Tenía diez años cuando a media noche, con el agua hasta el pecho, subí a un lagar donde dormimos sin que parara la lluvia y mientras los huaicos bajaban furiosos. No entendíamos nada. Mi papá no había logrado llegar a casa por los huaicos y mi mamá asustada llegó con 6 niños a la chacra vecina. Recuerdo las caras de susto, nadie sabía qué pasaría en las horas que vendrían. Nunca olvidaré esa noche. Esa es Ica.

Hoy se repite la historia a pesar de que estamos en otro siglo. En la televisión reconozco el agua que como una sopa espesa y marrón viene con piedras y palos arrasando todo lo que encuentra a su paso. Verlo así es sencillo, pero la experiencia no te la olvidas nunca y se repite cada 20 años.
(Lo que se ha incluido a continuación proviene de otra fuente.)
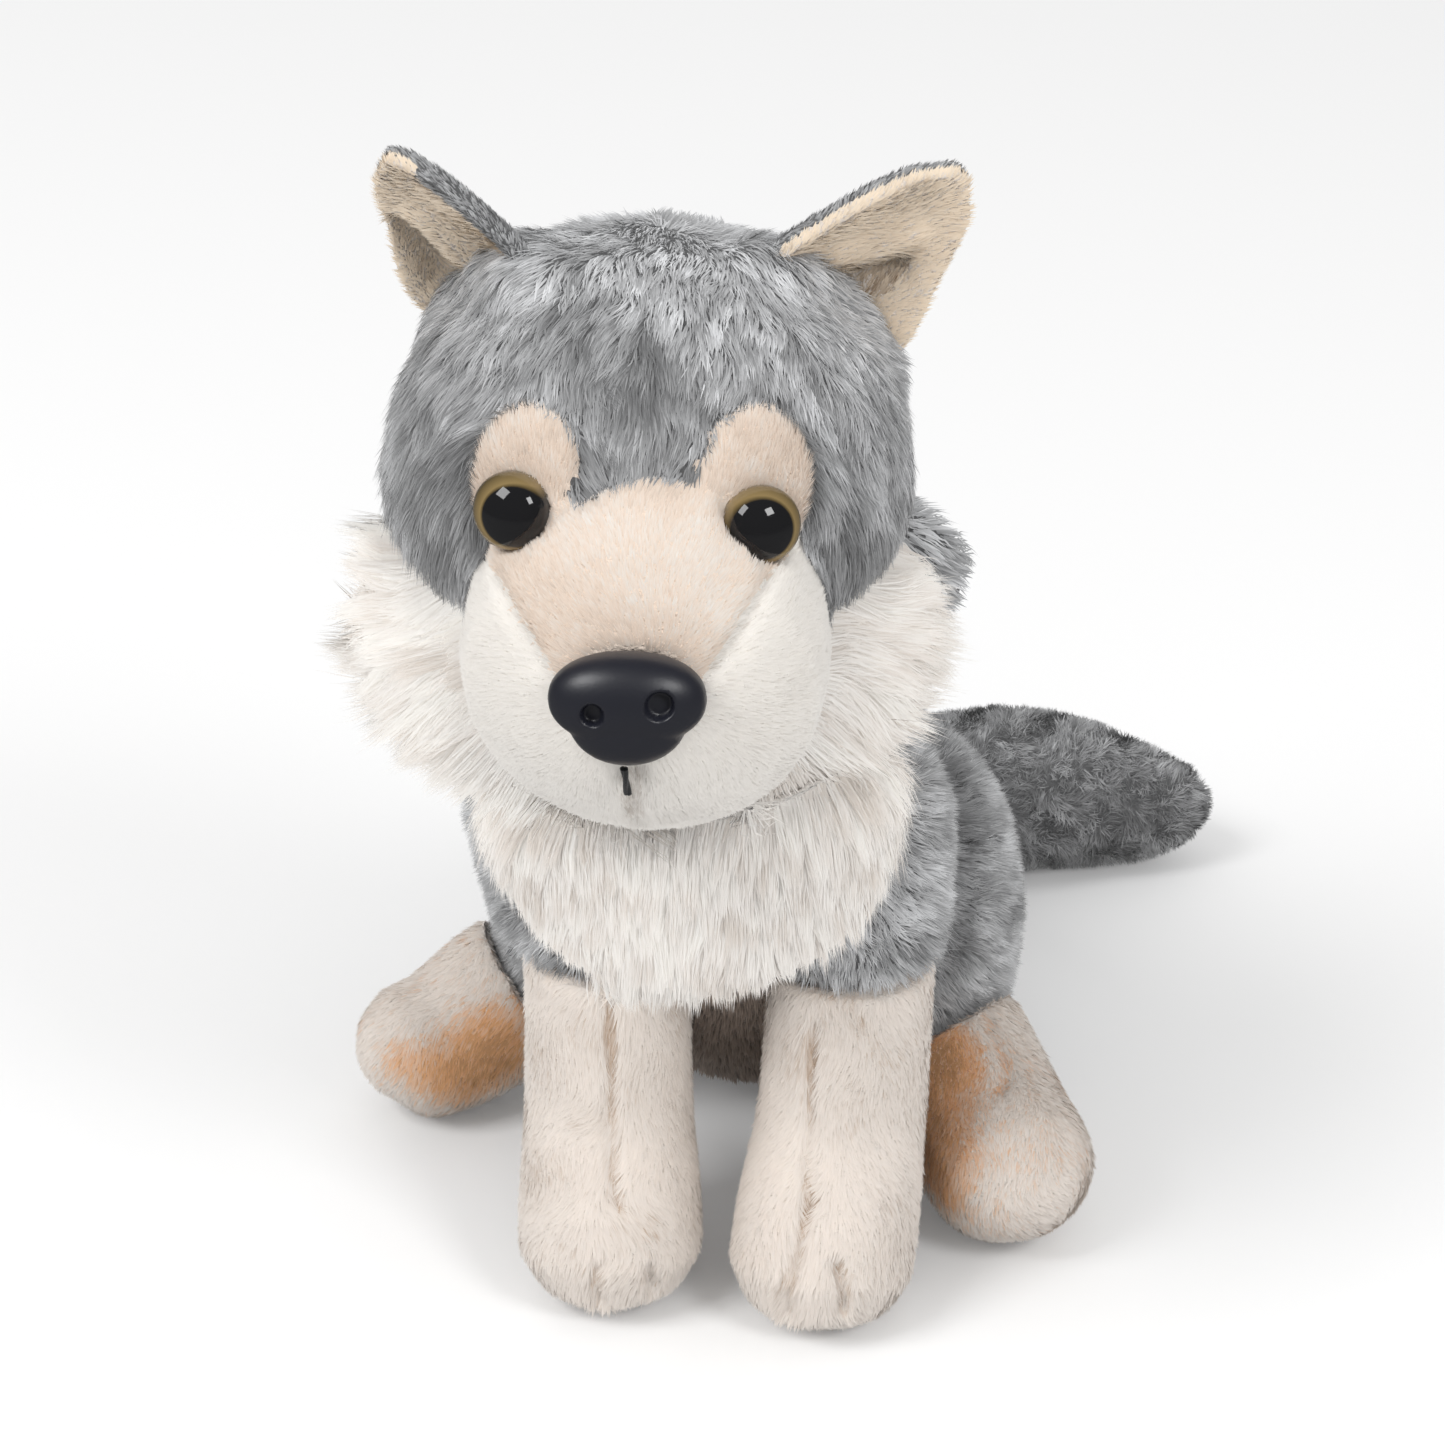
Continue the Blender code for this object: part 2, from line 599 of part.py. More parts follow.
def build_muzzle(head, muzzle):
    """The snout's bridge and its two side panels, parted along their seams."""
    point = HEAD @ Vector((0, -HEAD_DEPTH / 2, -MUZZLE_DROP * 1.16))
    bridge = add_mesh("muzzle_bridge", muzzle.copy(), WOLF, TAN_PLUSH)
    panels = [bridge]
    for side, sign in SIDES.items():
        below = HEAD_ACROSS * sign * math.cos(BRIDGE_HALF_ANGLE) - HEAD_UP * math.sin(BRIDGE_HALF_ANGLE)
        panel = add_mesh(f"muzzle_side_{side}", muzzle.copy(), WOLF, IVORY_VELOUR)
        trim(panel, point, -HEAD_ACROSS * sign)
        trim(panel, point, -below)
        trim(bridge, point, below)
        panels.append(panel)
    for panel in panels:
        clear_of(panel, head)
    return panels


def eye_profile(extra=0.0, pocket=()):
    """Half the section of an eye: dome, rim and stem, each grown by extra, with a pocket round the stem."""
    radius = EYE_DIAMETER / 2 + extra
    stem = EYE_STEM_DIAMETER / 2 + extra
    dome = [(radius * math.sin(t), extra + EYE_DOME * math.cos(t)) for t in np.linspace(0, math.pi / 2, 6)]
    end = -EYE_STEM_LENGTH - extra
    rim = [(radius * 0.97, -EYE_RIM - extra), (stem, -EYE_RIM - extra)]
    return [(0.0, dome[0][1]), *dome[1:], *rim, *pocket, (stem, end), (0.0, end)]


def washer_profile(diameter, hole, depth):
    """The section of a lock washer, thinner at its outer lip."""
    outer, inner = diameter / 2, hole / 2
    lip = -depth - WASHER_THICKNESS * 0.3
    bottom = -depth - WASHER_THICKNESS
    return [(inner, -depth), (outer, lip), (outer, bottom), (inner, bottom)]


def pocket_profile(diameter, stem_diameter, depth):
    """The step out from a stem's hole that a washer takes inside the stuffing."""
    outer, inner = diameter / 2 + SEAM_GAP, stem_diameter / 2 + SEAM_GAP
    top, bottom = SEAM_GAP - depth, -depth - WASHER_THICKNESS - SEAM_GAP
    return [(inner, top), (outer, top), (outer, bottom), (inner, bottom)]


def build_eyes(front, panels, head, muzzle):
    """Both eyes with their washers and brow patches, let into the head."""
    for side, sign in SIDES.items():
        turn, rise = sign * EYE_SIDE[side], EYE_RISE[side]
        point, normal = on_head(face_direction(turn, rise))
        seat = facing_out(point + normal * EYE_PROUD, normal, HEAD_UP)
        add_mesh(f"eye_{side}", turned(eye_profile(), seat, 16), WOLF, EYE_PLASTIC)
        ring = washer_profile(WASHER_DIAMETER, EYE_STEM_DIAMETER + 2 * SEAM_GAP, WASHER_DEPTH)
        add_mesh(f"eye_washer_{side}", turned(ring, seat, 12, closed=True), WOLF, WASHER_PLASTIC)
        pocket = pocket_profile(WASHER_DIAMETER, EYE_STEM_DIAMETER, WASHER_DEPTH)
        space = turned(eye_profile(SEAM_GAP, pocket), seat, 16)
        for piece in (front, *panels):
            take_away(piece, space.copy())

        turn += sign * BROW_OUTWARD[side]
        point, normal = on_head(face_direction(turn, rise + BROW_ABOVE_EYE[side]))
        half = (BROW_HALF_WIDTH, BROW_HALF_HEIGHT, BROW_THICKNESS)
        patch = ball(half, facing_out(point, normal, HEAD_UP), 16, 6)
        brow = add_mesh(f"brow_patch_{side}", patch, WOLF, TAN_PLUSH)
        clear_of(brow, head, muzzle)
        take_away(brow, space)


def nose_form(place):
    """The nose's moulded lobes: a wide top that steps in to a narrower chin."""
    bm = bmesh.new()
    bmesh.ops.create_uvsphere(bm, u_segments=16, v_segments=10, radius=1.0)
    for vertex in bm.verts:
        low = max(0.0, min(1.0, (-vertex.co.y - 0.12) / 0.24))
        step = low * low * (3 - 2 * low)
        vertex.co.x *= 1 - (1 - NOSE_CHIN_SHARE) * step
        vertex.co.z *= 1 - 0.16 * step
    bm.transform(place @ Matrix.Diagonal((NOSE_WIDTH / 2, NOSE_HEIGHT / 2, NOSE_DEPTH / 2, 1.0)))
    bmesh.ops.triangulate(bm, faces=bm.faces[:])
    return bm


def capsule(middle, direction, length, radius):
    """The bmesh of a short rod with round ends."""
    half = direction.normalized() * (length / 2)
    spine = [(*(middle + half * t), radius, radius) for t in (-1, 0, 1)]
    return stuffed(spine, HEAD_ACROSS, radius, radius, 8, 6)


def front_of(form, point, ahead):
    """Where a line that goes ahead from this point leaves the form."""
    far = point + ahead * 0.2
    return BVHTree.FromBMesh(form).ray_cast(far, -ahead)[0]


def build_nose(panels, muzzle):
    """The moulded nose on its stem, its washer, and the stitched mouth under it."""
    tip = -HEAD_DEPTH / 2 - MUZZLE_REACH
    height = NOSE_RISE - MUZZLE_DROP * 1.24
    place = HEAD @ Matrix.Translation((0, tip, height)) @ Matrix.Rotation(math.pi / 2 - NOSE_PITCH, 4, "X")
    form = nose_form(place)
    nose = add_mesh("nose", form.copy(), WOLF, NOSE_PLASTIC)
    for sign in SIDES.values():
        centre = Vector((sign * NOSTRIL_SPACING / 2, -NOSE_HEIGHT * 0.06, NOSE_DEPTH * 0.46))
        hole = Vector((1, 1, 1)) * NOSTRIL_DIAMETER / 2
        take_away(nose, ball(hole, place @ Matrix.Translation(centre), 10, 6))

    stem, end = NOSE_STEM_DIAMETER / 2, -NOSE_STEM_LENGTH
    join = nose.modifiers.new("stem", "BOOLEAN")
    join.operation = "UNION"
    join.solver = "EXACT"
    rod = turned([(0.0, 0.0), (stem, 0.0), (stem, end), (0.0, end)], place, 12)
    join.object = add_mesh("nose_stem", rod, CUTTERS)
    wide, deep = stem + SEAM_GAP, end - SEAM_GAP
    pocket = pocket_profile(NOSE_WASHER_DIAMETER, NOSE_STEM_DIAMETER, NOSE_WASHER_DEPTH)
    bore = turned([(0.0, 0.0), (wide, 0.0), *pocket, (wide, deep), (0.0, deep)], place, 12)
    ring = washer_profile(NOSE_WASHER_DIAMETER, NOSE_STEM_DIAMETER + 2 * SEAM_GAP, NOSE_WASHER_DEPTH)
    add_mesh("nose_washer", turned(ring, place, 12, closed=True), WOLF, WASHER_PLASTIC)

    middle = front_of(muzzle, HEAD @ Vector((0, 0, height - STITCH_DROP)), HEAD_AHEAD)
    down = HEAD_TURNED @ Vector((0, 0.25, -1))
    add_mesh("mouth_stitch", capsule(middle, down, STITCH_LENGTH, STITCH_DIAMETER / 2), WOLF, THREAD)
    groove = capsule(middle, down, STITCH_LENGTH + 2 * SEAM_GAP, STITCH_DIAMETER / 2 + SEAM_GAP)
    for panel in panels:
        clear_of(panel, form)
        take_away(panel, bore.copy())
        take_away(panel, groove.copy())


def ear_half_width(up):
    """Half an ear's width, flat out, from 0 at its root to 1 at its tip, where it is rounded."""
    wide = EAR_HALF_WIDTH * (1 - 0.72 * max(0.0, up - 0.2) / 0.8)
    tip = EAR_TIP_RADIUS / EAR_LENGTH
    if up > 1 - tip:
        wide *= 0.3 + 0.7 * math.sqrt(max(0.0, 1 - ((up - 1 + tip) / tip) ** 2))
    return wide


def ear_sheet(side, offset):
    """One layer of an ear, before its thickness: a leaf cupped towards the face, offset behind it."""
    bm = bmesh.new()
    bmesh.ops.create_grid(bm, x_segments=6, y_segments=7, size=1.0)
    for vertex in bm.verts:
        up = (vertex.co.y + 1) / 2
        cup = EAR_CUP * (1 - 0.70 * up)
        radius = ear_half_width(up) / cup
        angle = vertex.co.x * cup
        x = (radius + offset) * math.sin(angle)
        y = (radius + offset) * math.cos(angle) - radius
        vertex.co = Vector((x, y, up * (EAR_LENGTH + EAR_ROOT) - EAR_ROOT))
    point, _ = on_head(EAR_PLACE[side])
    lean = Matrix.Rotation(EAR_PITCH[side], 4, "X") @ Matrix.Rotation(EAR_LEAN[side], 4, "Y")
    opened = Matrix.Rotation(EAR_OPEN[side], 4, "Z")
    bm.transform(Matrix.Translation(point) @ HEAD_TURNED.to_4x4() @ lean @ opened)
    return bm


def build_ears(head):
    """Each ear's grey back and cream lining, sewn together and into the head's seam."""
    for side in SIDES:
        layers = (("ear_back", EAR_LAYER + SEAM_GAP, GREY_PILE), ("ear_lining", 0.0, CREAM_PLUSH))
        for name, offset, finish in layers:
            layer = add_mesh(f"{name}_{side}", ear_sheet(side, offset), WOLF, finish)
            wall = layer.modifiers.new("thickness", "SOLIDIFY")
            wall.thickness = EAR_LAYER
            wall.offset = 1.0
            clear_of(layer, head)


def build_body(torso, head, ruff, muzzle):
    """The torso's back, its belly panel and the bib on its chest."""
    body = add_mesh("body", torso.copy(), WOLF, GREY_PILE)
    belly = add_mesh("belly_panel", torso.copy(), WOLF, BELLY_PLUSH)
    line = Vector((0, RUMP_BACK * 0.5, BELLY_LINE))
    facing = Vector((0, -0.62, -0.78))
    trim(body, line, facing)
    trim(belly, line, -facing)
    for piece in (body, belly):
        clear_of(piece, ruff, head)
    bib = add_mesh("chest_bib", bib_form(), WOLF, WHITE_PILE)
    clear_of(bib, torso, ruff, muzzle)


def build_limbs(torso, ruff):
    """Shoulders, forelegs, haunches and hind feet, each cut back to the ones before it."""
    bib = bib_form()
    seam = Vector((0, 0, SLEEVE_HEIGHT))
    for side in SIDES:
        sleeve, leg, thigh, foot = (
            shoulder_form(side),
            foreleg_form(side),
            haunch_form(side),
            hind_foot_form(side),
        )
        shoulder_piece = add_mesh(f"shoulder_{side}", sleeve.copy(), WOLF, GREY_PILE)
        leg_piece = add_mesh(f"foreleg_{side}", leg.copy(), WOLF, CREAM_PLUSH)
        haunch_piece = add_mesh(f"haunch_{side}", thigh.copy(), WOLF, GREY_PILE)
        foot_piece = add_mesh(f"hind_foot_{side}", foot, WOLF, TAN_PLUSH)
        trim(shoulder_piece, seam, -UPWARDS)
        trim(leg_piece, seam, UPWARDS)
        clear_of(shoulder_piece, torso, bib, ruff)
        clear_of(leg_piece, torso, bib)
        clear_of(haunch_piece, torso, sleeve, leg)
        clear_of(foot_piece, thigh, torso, leg)


def build_tail_and_mane(torso, head, ruff):
    """The tail on the rump and the mane on the nape."""
    tail = add_mesh("tail", tail_form(), WOLF, GREY_PILE)
    clear_of(tail, torso, haunch_form("left"))
    mane = add_mesh("nape_mane", mane_form(), WOLF, GREY_PILE)
    clear_of(mane, head, ruff, torso)


def stand_on_origin():
    """Hangs everything on one empty, placed so that the origin is under the middle of the wolf's box."""
    root = bpy.data.objects.new("plush_wolf_origin", None)
    WOLF.objects.link(root)
    bpy.context.view_layer.update()
    graph = bpy.context.evaluated_depsgraph_get()
    corners = []
    for piece in WOLF.objects:
        if piece.type == "MESH":
            corners += [Vector(corner) for corner in piece.evaluated_get(graph).bound_box]
    low = Vector([min(corner[i] for corner in corners) for i in range(3)])
    high = Vector([max(corner[i] for corner in corners) for i in range(3)])
    root.location = (-(low.x + high.x) / 2, -(low.y + high.y) / 2, -low.z)
    for piece in [*WOLF.objects, *CUTTERS.objects]:
        if piece is not root:
            piece.parent = root
    return root


def build_wolf():
    """Makes every piece, the ones that yield after the ones they yield to."""
    head, muzzle, ruff, torso = head_ball(), muzzle_form(), ruff_form(), body_form()
    front = build_head(head, muzzle, ruff)
    panels = build_muzzle(head, muzzle)
    build_eyes(front, panels, head, muzzle)
    build_nose(panels, muzzle)
    build_ears(head)
    build_body(torso, head, ruff, muzzle)
    build_limbs(torso, ruff)
    build_tail_and_mane(torso, head, ruff)
    return stand_on_origin()


ORIGIN = build_wolf()
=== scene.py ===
"""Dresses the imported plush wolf: pile fabric, plastic eyes and nose, stitching, studio floor and light."""

import math

import bmesh
import bpy
import numpy as np
from bpy.props import FloatProperty, FloatVectorProperty, IntProperty, PointerProperty
from mathutils import Matrix, Vector
from mathutils.bvhtree import BVHTree
from mathutils.kdtree import KDTree


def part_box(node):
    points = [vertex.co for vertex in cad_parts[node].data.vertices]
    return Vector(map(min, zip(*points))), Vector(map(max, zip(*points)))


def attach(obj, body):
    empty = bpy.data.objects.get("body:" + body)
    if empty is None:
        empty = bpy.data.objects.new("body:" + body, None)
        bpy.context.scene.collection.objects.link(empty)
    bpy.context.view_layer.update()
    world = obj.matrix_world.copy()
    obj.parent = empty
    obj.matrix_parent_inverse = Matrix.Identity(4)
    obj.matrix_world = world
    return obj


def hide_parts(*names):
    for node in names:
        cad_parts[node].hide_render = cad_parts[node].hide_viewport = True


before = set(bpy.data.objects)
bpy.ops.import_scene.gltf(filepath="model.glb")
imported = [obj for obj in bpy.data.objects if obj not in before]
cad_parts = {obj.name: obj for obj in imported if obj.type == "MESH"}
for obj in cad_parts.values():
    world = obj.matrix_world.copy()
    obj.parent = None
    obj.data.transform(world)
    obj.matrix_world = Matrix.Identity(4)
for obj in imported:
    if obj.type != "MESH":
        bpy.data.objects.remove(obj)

bl_info = {
    "name": "Plush wolf",
    "version": (1, 0, 0),
    "blender": (4, 5, 0),
    "location": "3D View > Sidebar > Plush wolf",
    "description": "Fabric, pile, eyes, nose and studio of a sitting plush wolf",
    "category": "Object",
}

SIDES = ("left", "right")
SNOUT_STRAND, LEG_STRAND, EAR_STRAND = 0.00037, 0.00043, 0.00042
PHOTO_SIGHT = (0.150, -0.853, 0.500)
LAMP_SIDE = (-0.35, -0.45, 0.80)
LAMPS = (("key_lamp", (-0.90, -0.75, 1.35), 0.72, 1.0), ("side_lamp", (0.75, -0.55, 0.85), 0.35, 0.32))


# Places that the sizes and combing refer to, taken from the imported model
def middle(node):
    """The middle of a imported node's box."""
    low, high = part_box(node)
    return (low + high) / 2


BROWS = {side: middle(f"brow_patch_{side}") for side in SIDES}
NOSE = middle("nose")
FACE_LOW, FACE_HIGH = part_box("head_front")
BACK_LOW, BACK_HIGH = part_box("head_back")
HEAD = Vector(((FACE_LOW.x + FACE_HIGH.x) / 2, (FACE_LOW.y + BACK_HIGH.y) / 2, (BACK_LOW.z + FACE_HIGH.z) / 2))
CROWN = Vector((HEAD.x + 0.002, HEAD.y + 0.009, FACE_HIGH.z + 0.001))
SNOUT = middle("muzzle_bridge")
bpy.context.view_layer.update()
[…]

El año pasado, ante la posibilidad de un Niño severo, gastamos millones en habilitar cunetas, limpiar cauces de ríos, abrir acequias y proteger las casas con bolsas de arena. El Niño nunca llegó. Este año nos dormimos y ya es tarde.

Ayer volví a preguntar si había llegado ayuda pública a los más pobres en Pampa de la Isla, Santa Rosa y Romanes. Me dijeron que la única ayuda era la que los vecinos habíamos mandado. Se necesita agua, plásticos para protegerse de la lluvia, linternas, comida, pero sobre todo se necesita un Estado presente que arregle de una vez por todas la Achirana y las quebradas, como la de Cansas, por donde siempre bajan los huaycos que incluso matan a peruanos. Pero parece que hay cosas más importantes que hacer en Lima que impiden a las autoridades quedarse con los que han perdido todo para, dirigiendo in situ, apoyarlos en este dificilísimo trance.